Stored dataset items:
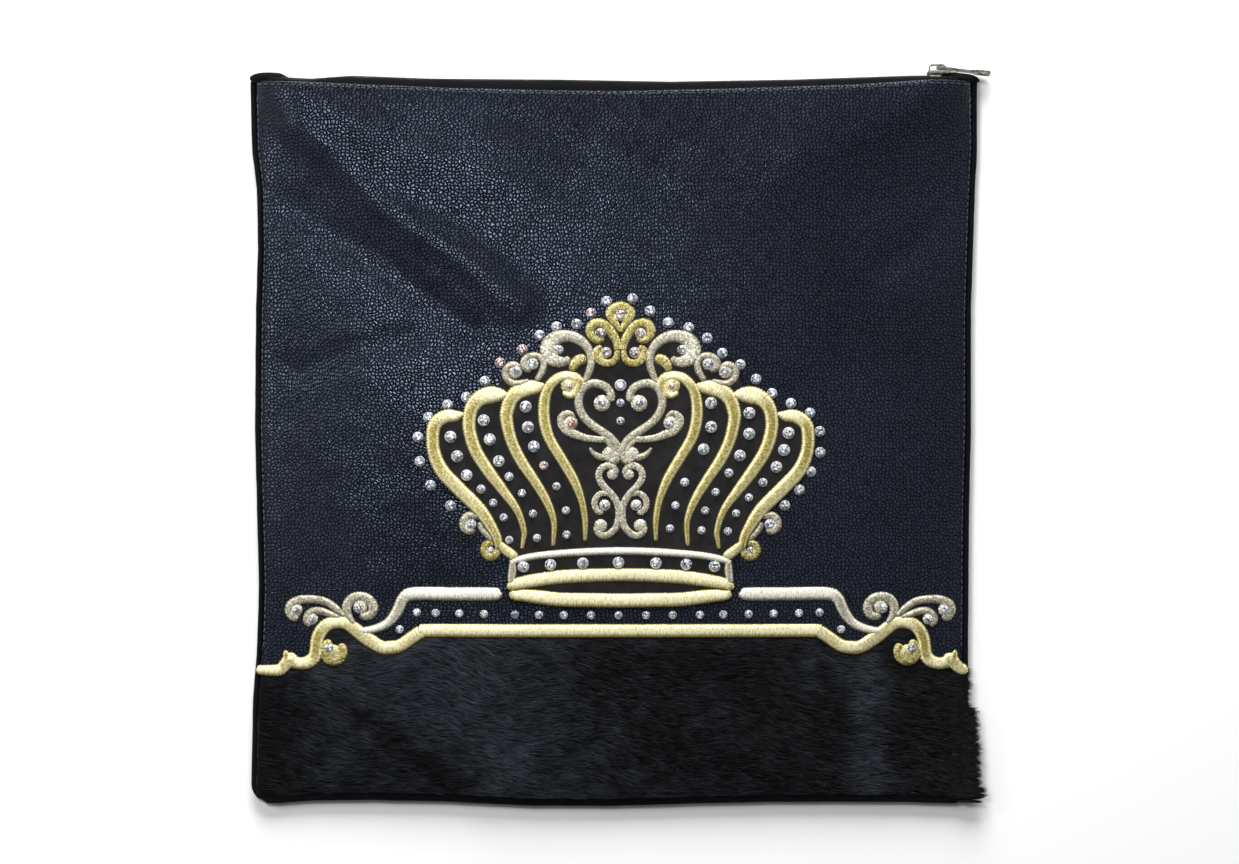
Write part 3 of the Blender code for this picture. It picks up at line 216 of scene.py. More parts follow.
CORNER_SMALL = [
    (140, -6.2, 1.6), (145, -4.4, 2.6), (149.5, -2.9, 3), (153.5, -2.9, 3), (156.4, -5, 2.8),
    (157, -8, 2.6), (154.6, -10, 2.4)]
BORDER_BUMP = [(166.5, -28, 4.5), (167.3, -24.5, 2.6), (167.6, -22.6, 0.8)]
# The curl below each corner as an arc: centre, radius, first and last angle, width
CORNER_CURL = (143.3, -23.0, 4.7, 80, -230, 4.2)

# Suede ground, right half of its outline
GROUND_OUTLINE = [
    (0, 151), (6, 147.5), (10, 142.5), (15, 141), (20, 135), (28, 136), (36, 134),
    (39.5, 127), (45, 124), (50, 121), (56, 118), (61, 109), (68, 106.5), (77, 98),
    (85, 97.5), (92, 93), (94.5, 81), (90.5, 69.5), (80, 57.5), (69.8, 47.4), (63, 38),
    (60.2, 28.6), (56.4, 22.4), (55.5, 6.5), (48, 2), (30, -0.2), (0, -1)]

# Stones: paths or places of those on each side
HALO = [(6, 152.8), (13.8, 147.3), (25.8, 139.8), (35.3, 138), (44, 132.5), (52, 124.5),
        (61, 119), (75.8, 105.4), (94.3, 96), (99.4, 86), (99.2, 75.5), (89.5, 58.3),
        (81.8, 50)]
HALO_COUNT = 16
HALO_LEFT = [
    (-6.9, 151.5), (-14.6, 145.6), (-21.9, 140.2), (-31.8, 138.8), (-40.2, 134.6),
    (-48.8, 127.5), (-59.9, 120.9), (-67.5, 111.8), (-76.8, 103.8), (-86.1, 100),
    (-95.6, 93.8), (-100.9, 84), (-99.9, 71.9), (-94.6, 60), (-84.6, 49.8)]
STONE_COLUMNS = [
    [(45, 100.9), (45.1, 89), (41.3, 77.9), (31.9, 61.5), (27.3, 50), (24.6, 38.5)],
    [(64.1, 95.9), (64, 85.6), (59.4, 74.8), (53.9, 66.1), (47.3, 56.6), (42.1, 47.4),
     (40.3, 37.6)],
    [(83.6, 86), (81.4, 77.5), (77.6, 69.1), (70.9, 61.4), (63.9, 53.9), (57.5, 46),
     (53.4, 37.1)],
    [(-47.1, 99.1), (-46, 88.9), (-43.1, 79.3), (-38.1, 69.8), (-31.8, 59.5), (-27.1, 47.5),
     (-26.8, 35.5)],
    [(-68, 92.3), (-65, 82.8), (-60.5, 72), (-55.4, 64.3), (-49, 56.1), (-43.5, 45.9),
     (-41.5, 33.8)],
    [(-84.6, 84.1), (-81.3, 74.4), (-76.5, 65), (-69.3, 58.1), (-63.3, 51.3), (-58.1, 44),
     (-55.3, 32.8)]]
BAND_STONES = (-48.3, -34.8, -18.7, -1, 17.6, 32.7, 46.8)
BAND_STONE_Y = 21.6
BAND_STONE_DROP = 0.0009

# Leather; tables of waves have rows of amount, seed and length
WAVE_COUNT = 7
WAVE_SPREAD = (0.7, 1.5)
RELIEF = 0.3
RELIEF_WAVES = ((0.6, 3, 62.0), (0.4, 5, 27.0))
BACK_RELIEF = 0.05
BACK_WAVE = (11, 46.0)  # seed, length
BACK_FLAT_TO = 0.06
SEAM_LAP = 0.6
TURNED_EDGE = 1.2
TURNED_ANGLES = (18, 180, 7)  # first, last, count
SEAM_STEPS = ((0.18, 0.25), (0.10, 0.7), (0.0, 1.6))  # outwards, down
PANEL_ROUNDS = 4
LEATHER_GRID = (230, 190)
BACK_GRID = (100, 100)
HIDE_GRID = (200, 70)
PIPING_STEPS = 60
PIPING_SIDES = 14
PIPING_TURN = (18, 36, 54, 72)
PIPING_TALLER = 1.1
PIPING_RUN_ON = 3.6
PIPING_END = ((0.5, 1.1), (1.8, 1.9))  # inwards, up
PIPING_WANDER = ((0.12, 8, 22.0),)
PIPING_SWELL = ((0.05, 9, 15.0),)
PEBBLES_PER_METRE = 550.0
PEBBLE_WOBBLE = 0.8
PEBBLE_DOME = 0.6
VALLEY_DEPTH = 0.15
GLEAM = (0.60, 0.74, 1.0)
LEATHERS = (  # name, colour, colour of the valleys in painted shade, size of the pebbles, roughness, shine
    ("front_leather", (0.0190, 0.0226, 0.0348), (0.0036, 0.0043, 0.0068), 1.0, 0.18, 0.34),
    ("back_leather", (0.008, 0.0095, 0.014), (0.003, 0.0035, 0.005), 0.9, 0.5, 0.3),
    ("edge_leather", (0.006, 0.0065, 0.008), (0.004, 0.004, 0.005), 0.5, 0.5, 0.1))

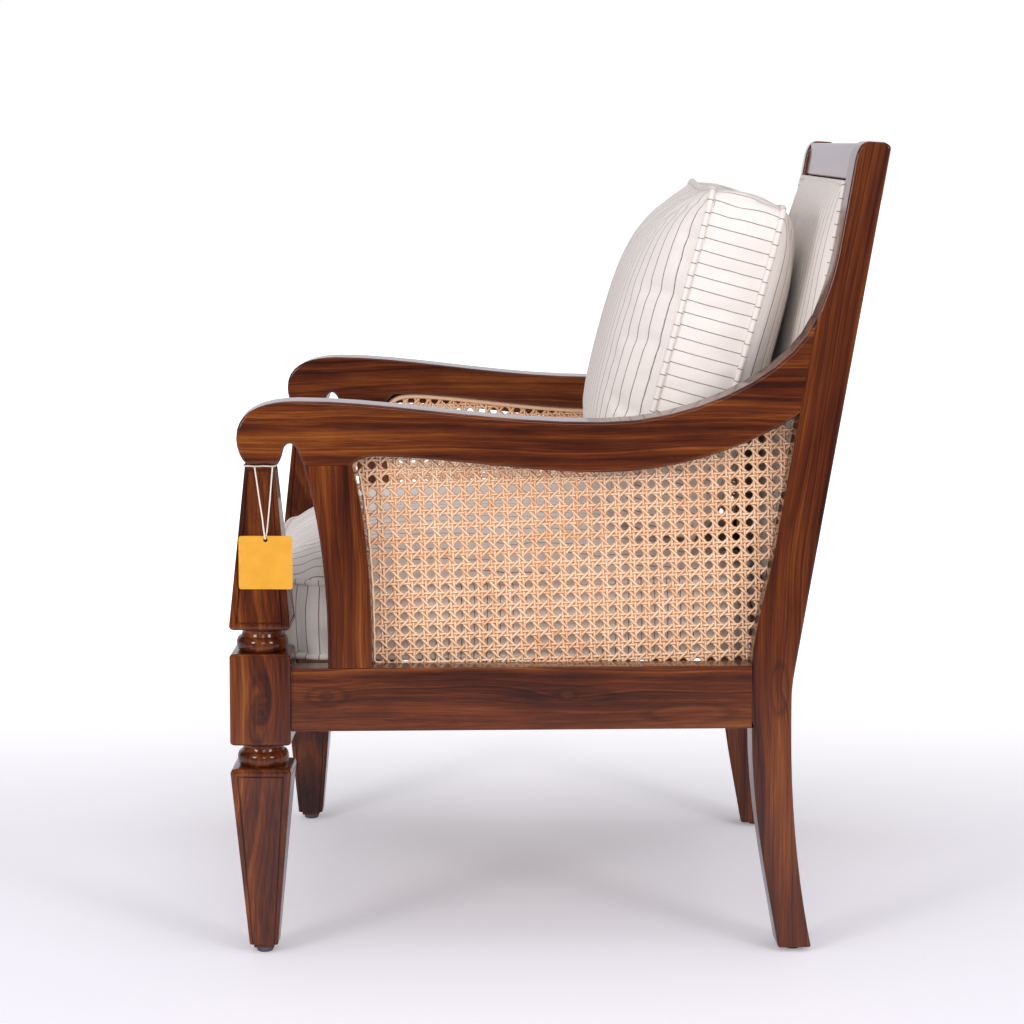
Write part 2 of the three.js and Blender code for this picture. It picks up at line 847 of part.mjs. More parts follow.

# Prompt
Copy the data above exactly. Every line must be included.

# Output
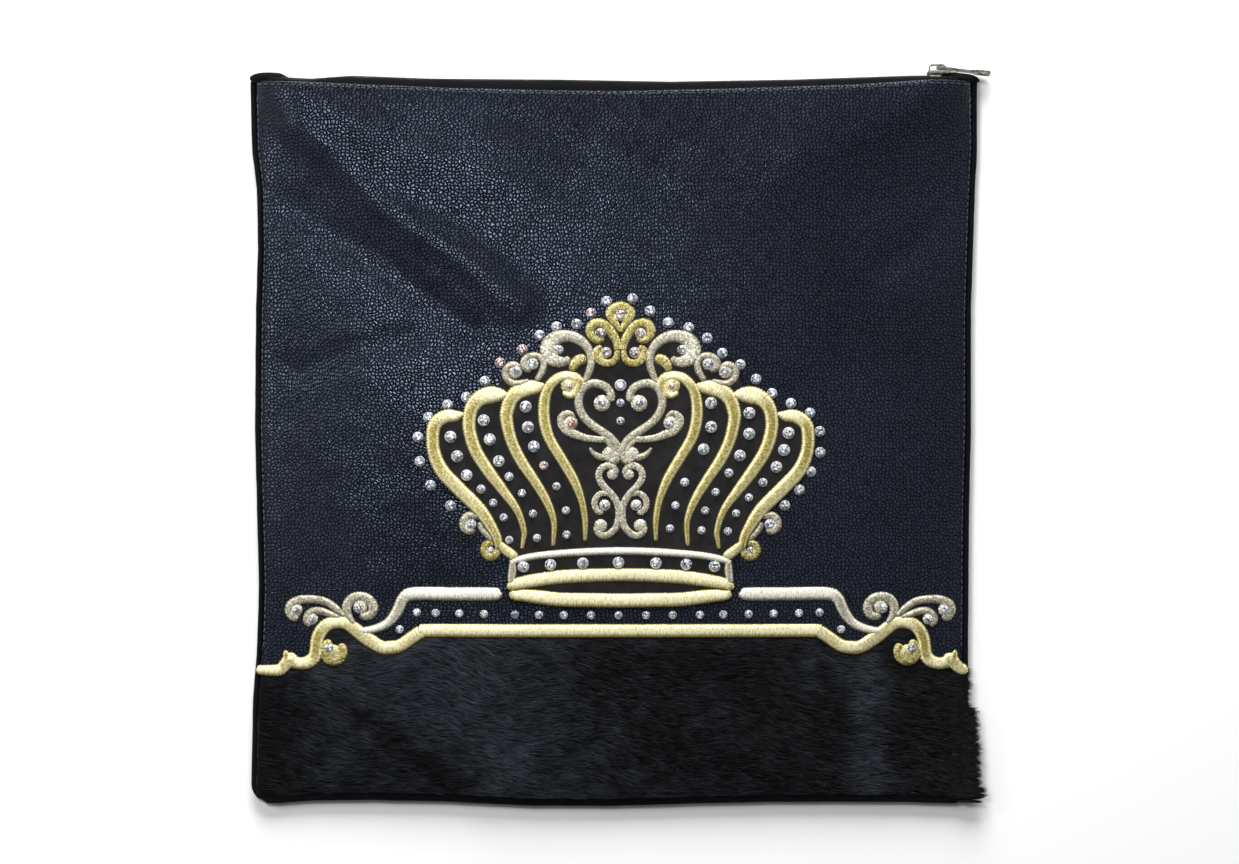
Write part 3 of the Blender code for this picture. It picks up at line 216 of scene.py. More parts follow.
CORNER_SMALL = [
    (140, -6.2, 1.6), (145, -4.4, 2.6), (149.5, -2.9, 3), (153.5, -2.9, 3), (156.4, -5, 2.8),
    (157, -8, 2.6), (154.6, -10, 2.4)]
BORDER_BUMP = [(166.5, -28, 4.5), (167.3, -24.5, 2.6), (167.6, -22.6, 0.8)]
# The curl below each corner as an arc: centre, radius, first and last angle, width
CORNER_CURL = (143.3, -23.0, 4.7, 80, -230, 4.2)

# Suede ground, right half of its outline
GROUND_OUTLINE = [
    (0, 151), (6, 147.5), (10, 142.5), (15, 141), (20, 135), (28, 136), (36, 134),
    (39.5, 127), (45, 124), (50, 121), (56, 118), (61, 109), (68, 106.5), (77, 98),
    (85, 97.5), (92, 93), (94.5, 81), (90.5, 69.5), (80, 57.5), (69.8, 47.4), (63, 38),
    (60.2, 28.6), (56.4, 22.4), (55.5, 6.5), (48, 2), (30, -0.2), (0, -1)]

# Stones: paths or places of those on each side
HALO = [(6, 152.8), (13.8, 147.3), (25.8, 139.8), (35.3, 138), (44, 132.5), (52, 124.5),
        (61, 119), (75.8, 105.4), (94.3, 96), (99.4, 86), (99.2, 75.5), (89.5, 58.3),
        (81.8, 50)]
HALO_COUNT = 16
HALO_LEFT = [
    (-6.9, 151.5), (-14.6, 145.6), (-21.9, 140.2), (-31.8, 138.8), (-40.2, 134.6),
    (-48.8, 127.5), (-59.9, 120.9), (-67.5, 111.8), (-76.8, 103.8), (-86.1, 100),
    (-95.6, 93.8), (-100.9, 84), (-99.9, 71.9), (-94.6, 60), (-84.6, 49.8)]
STONE_COLUMNS = [
    [(45, 100.9), (45.1, 89), (41.3, 77.9), (31.9, 61.5), (27.3, 50), (24.6, 38.5)],
    [(64.1, 95.9), (64, 85.6), (59.4, 74.8), (53.9, 66.1), (47.3, 56.6), (42.1, 47.4),
     (40.3, 37.6)],
    [(83.6, 86), (81.4, 77.5), (77.6, 69.1), (70.9, 61.4), (63.9, 53.9), (57.5, 46),
     (53.4, 37.1)],
    [(-47.1, 99.1), (-46, 88.9), (-43.1, 79.3), (-38.1, 69.8), (-31.8, 59.5), (-27.1, 47.5),
     (-26.8, 35.5)],
    [(-68, 92.3), (-65, 82.8), (-60.5, 72), (-55.4, 64.3), (-49, 56.1), (-43.5, 45.9),
     (-41.5, 33.8)],
    [(-84.6, 84.1), (-81.3, 74.4), (-76.5, 65), (-69.3, 58.1), (-63.3, 51.3), (-58.1, 44),
     (-55.3, 32.8)]]
BAND_STONES = (-48.3, -34.8, -18.7, -1, 17.6, 32.7, 46.8)
BAND_STONE_Y = 21.6
BAND_STONE_DROP = 0.0009

# Leather; tables of waves have rows of amount, seed and length
WAVE_COUNT = 7
WAVE_SPREAD = (0.7, 1.5)
RELIEF = 0.3
RELIEF_WAVES = ((0.6, 3, 62.0), (0.4, 5, 27.0))
BACK_RELIEF = 0.05
BACK_WAVE = (11, 46.0)  # seed, length
BACK_FLAT_TO = 0.06
SEAM_LAP = 0.6
TURNED_EDGE = 1.2
TURNED_ANGLES = (18, 180, 7)  # first, last, count
SEAM_STEPS = ((0.18, 0.25), (0.10, 0.7), (0.0, 1.6))  # outwards, down
PANEL_ROUNDS = 4
LEATHER_GRID = (230, 190)
BACK_GRID = (100, 100)
HIDE_GRID = (200, 70)
PIPING_STEPS = 60
PIPING_SIDES = 14
PIPING_TURN = (18, 36, 54, 72)
PIPING_TALLER = 1.1
PIPING_RUN_ON = 3.6
PIPING_END = ((0.5, 1.1), (1.8, 1.9))  # inwards, up
PIPING_WANDER = ((0.12, 8, 22.0),)
PIPING_SWELL = ((0.05, 9, 15.0),)
PEBBLES_PER_METRE = 550.0
PEBBLE_WOBBLE = 0.8
PEBBLE_DOME = 0.6
VALLEY_DEPTH = 0.15
GLEAM = (0.60, 0.74, 1.0)
LEATHERS = (  # name, colour, colour of the valleys in painted shade, size of the pebbles, roughness, shine
    ("front_leather", (0.0190, 0.0226, 0.0348), (0.0036, 0.0043, 0.0068), 1.0, 0.18, 0.34),
    ("back_leather", (0.008, 0.0095, 0.014), (0.003, 0.0035, 0.005), 0.9, 0.5, 0.3),
    ("edge_leather", (0.006, 0.0065, 0.008), (0.004, 0.004, 0.005), 0.5, 0.5, 0.1))

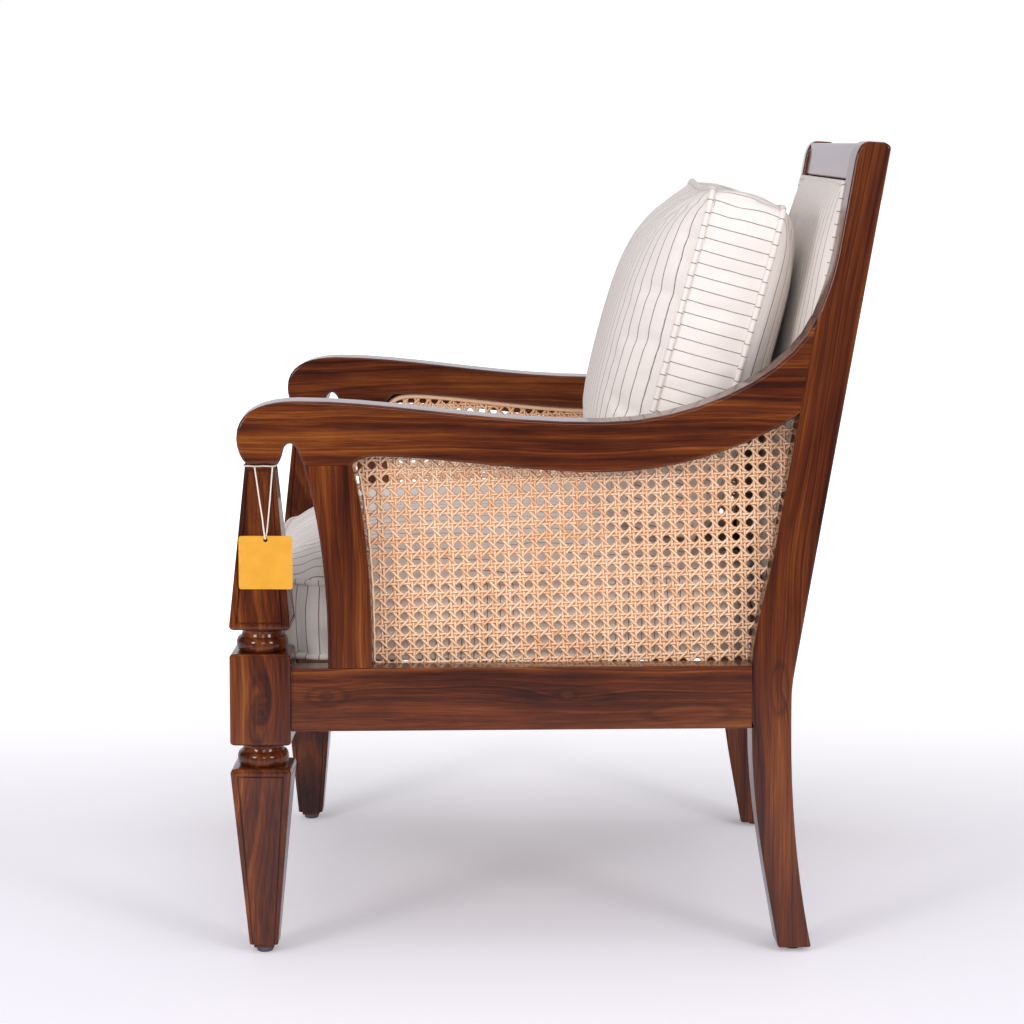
Write part 2 of the three.js and Blender code for this picture. It picks up at line 847 of part.mjs. More parts follow.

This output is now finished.